→ The problem: Extract, unchanged, every line from the top of the material below through the line with "const tapeMargin = 2;", and no more.

→ Stored data:

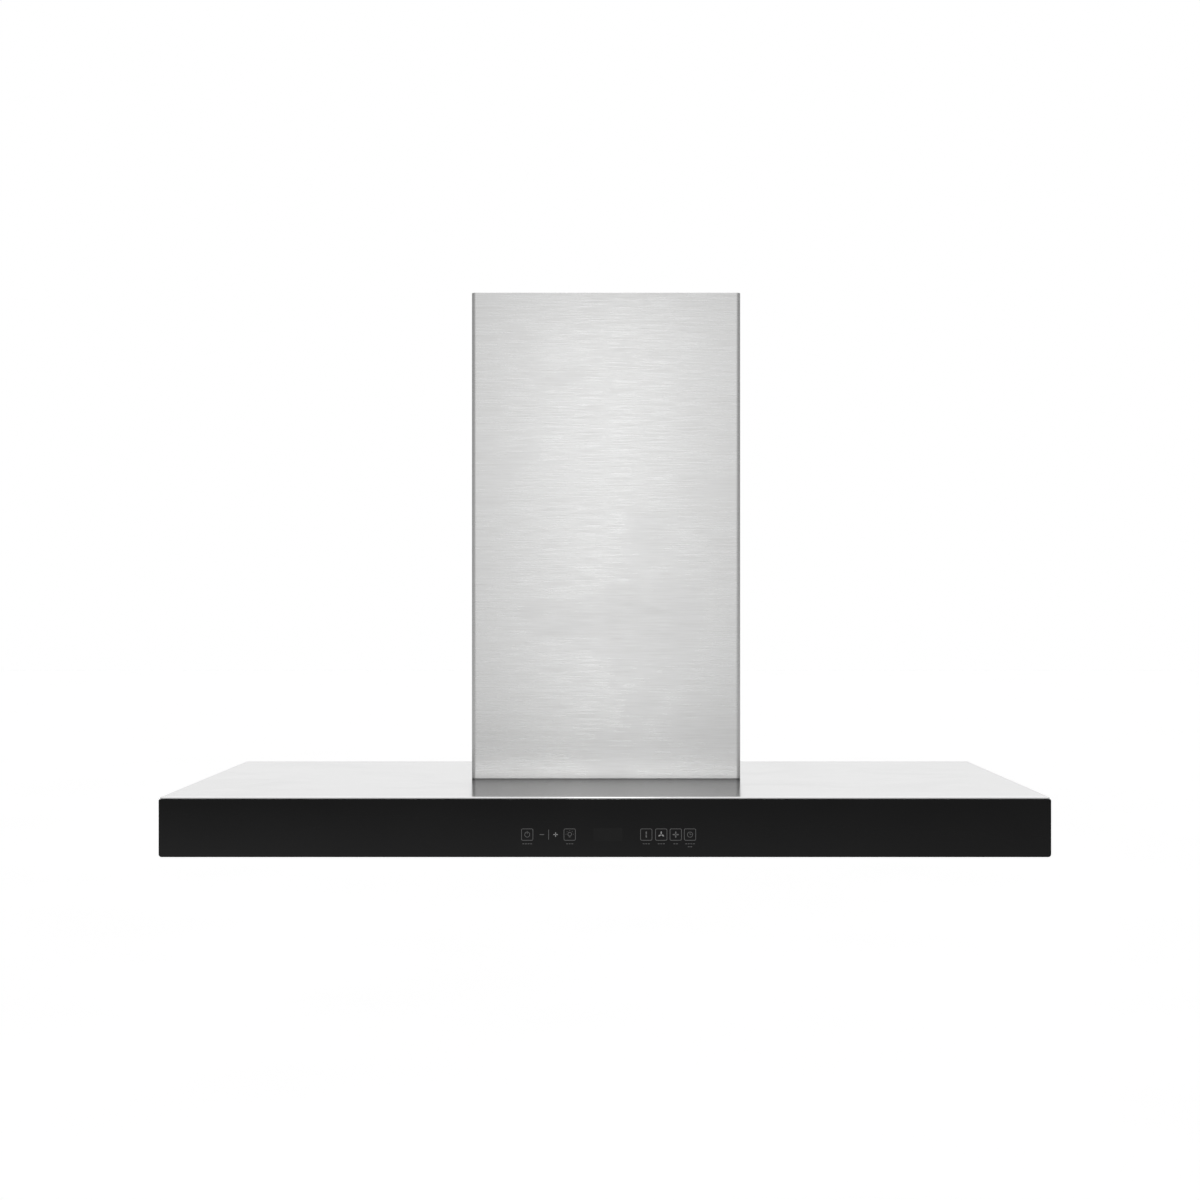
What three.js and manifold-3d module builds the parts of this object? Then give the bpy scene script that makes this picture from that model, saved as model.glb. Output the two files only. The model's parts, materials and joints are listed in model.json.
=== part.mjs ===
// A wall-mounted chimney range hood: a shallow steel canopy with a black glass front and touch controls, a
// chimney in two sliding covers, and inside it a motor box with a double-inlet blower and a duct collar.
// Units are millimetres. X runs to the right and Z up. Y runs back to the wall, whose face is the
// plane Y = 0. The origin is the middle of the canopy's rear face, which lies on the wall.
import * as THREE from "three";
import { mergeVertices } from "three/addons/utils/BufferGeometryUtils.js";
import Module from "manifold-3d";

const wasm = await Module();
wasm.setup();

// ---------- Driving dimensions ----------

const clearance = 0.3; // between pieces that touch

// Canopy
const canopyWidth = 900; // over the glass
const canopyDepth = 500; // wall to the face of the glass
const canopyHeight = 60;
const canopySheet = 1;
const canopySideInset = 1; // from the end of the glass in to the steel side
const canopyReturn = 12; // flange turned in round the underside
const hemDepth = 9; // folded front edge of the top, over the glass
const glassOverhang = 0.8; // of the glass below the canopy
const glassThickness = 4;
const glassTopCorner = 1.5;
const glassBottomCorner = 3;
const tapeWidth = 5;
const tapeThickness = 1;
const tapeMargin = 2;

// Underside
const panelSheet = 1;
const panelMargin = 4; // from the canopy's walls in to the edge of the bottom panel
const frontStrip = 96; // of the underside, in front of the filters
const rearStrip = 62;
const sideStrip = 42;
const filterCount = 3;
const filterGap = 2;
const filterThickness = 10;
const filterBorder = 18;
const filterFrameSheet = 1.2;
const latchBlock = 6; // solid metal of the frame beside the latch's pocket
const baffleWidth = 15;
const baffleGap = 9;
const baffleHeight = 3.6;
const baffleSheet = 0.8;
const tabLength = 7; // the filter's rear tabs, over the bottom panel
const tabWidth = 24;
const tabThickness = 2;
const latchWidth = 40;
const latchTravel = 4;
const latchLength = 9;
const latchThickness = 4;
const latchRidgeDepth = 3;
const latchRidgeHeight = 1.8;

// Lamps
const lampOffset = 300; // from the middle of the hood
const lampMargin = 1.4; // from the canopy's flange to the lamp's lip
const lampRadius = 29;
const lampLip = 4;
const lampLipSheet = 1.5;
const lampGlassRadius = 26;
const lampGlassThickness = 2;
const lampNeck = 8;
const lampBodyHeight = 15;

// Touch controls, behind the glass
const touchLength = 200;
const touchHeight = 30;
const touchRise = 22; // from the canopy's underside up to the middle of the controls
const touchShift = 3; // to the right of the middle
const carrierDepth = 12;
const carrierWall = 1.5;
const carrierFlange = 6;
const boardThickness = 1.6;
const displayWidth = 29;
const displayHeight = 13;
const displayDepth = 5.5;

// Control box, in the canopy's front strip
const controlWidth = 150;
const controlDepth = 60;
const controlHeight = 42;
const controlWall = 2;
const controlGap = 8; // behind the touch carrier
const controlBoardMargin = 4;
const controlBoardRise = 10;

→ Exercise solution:
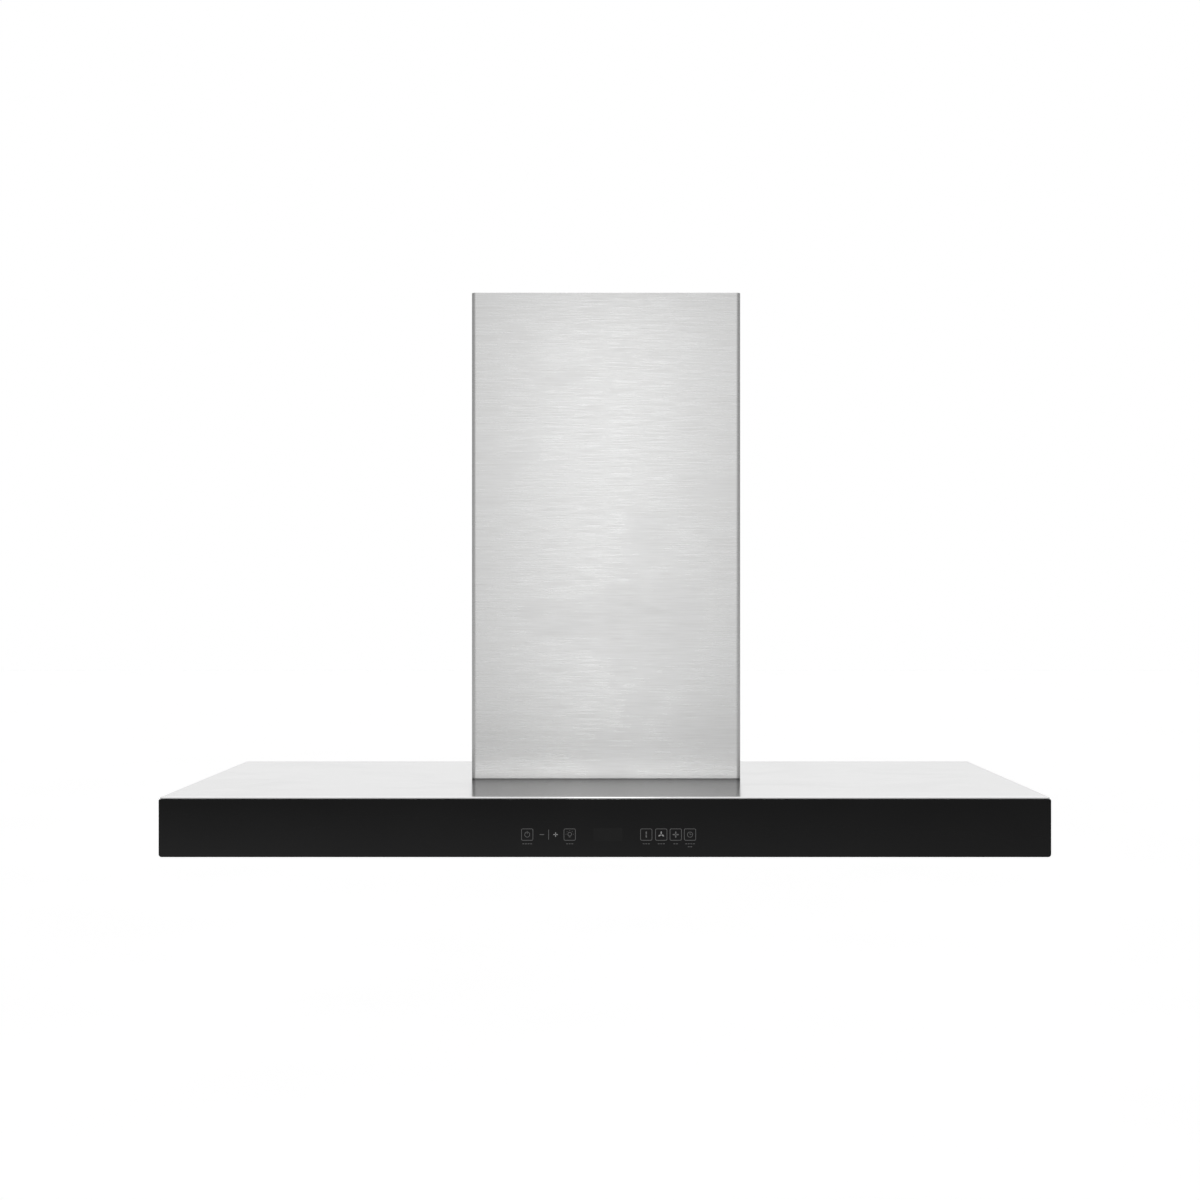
What three.js and manifold-3d module builds the parts of this object? Then give the bpy scene script that makes this picture from that model, saved as model.glb. Output the two files only. The model's parts, materials and joints are listed in model.json.
=== part.mjs ===
// A wall-mounted chimney range hood: a shallow steel canopy with a black glass front and touch controls, a
// chimney in two sliding covers, and inside it a motor box with a double-inlet blower and a duct collar.
// Units are millimetres. X runs to the right and Z up. Y runs back to the wall, whose face is the
// plane Y = 0. The origin is the middle of the canopy's rear face, which lies on the wall.
import * as THREE from "three";
import { mergeVertices } from "three/addons/utils/BufferGeometryUtils.js";
import Module from "manifold-3d";

const wasm = await Module();
wasm.setup();

// ---------- Driving dimensions ----------

const clearance = 0.3; // between pieces that touch

// Canopy
const canopyWidth = 900; // over the glass
const canopyDepth = 500; // wall to the face of the glass
const canopyHeight = 60;
const canopySheet = 1;
const canopySideInset = 1; // from the end of the glass in to the steel side
const canopyReturn = 12; // flange turned in round the underside
const hemDepth = 9; // folded front edge of the top, over the glass
const glassOverhang = 0.8; // of the glass below the canopy
const glassThickness = 4;
const glassTopCorner = 1.5;
const glassBottomCorner = 3;
const tapeWidth = 5;
const tapeThickness = 1;
const tapeMargin = 2;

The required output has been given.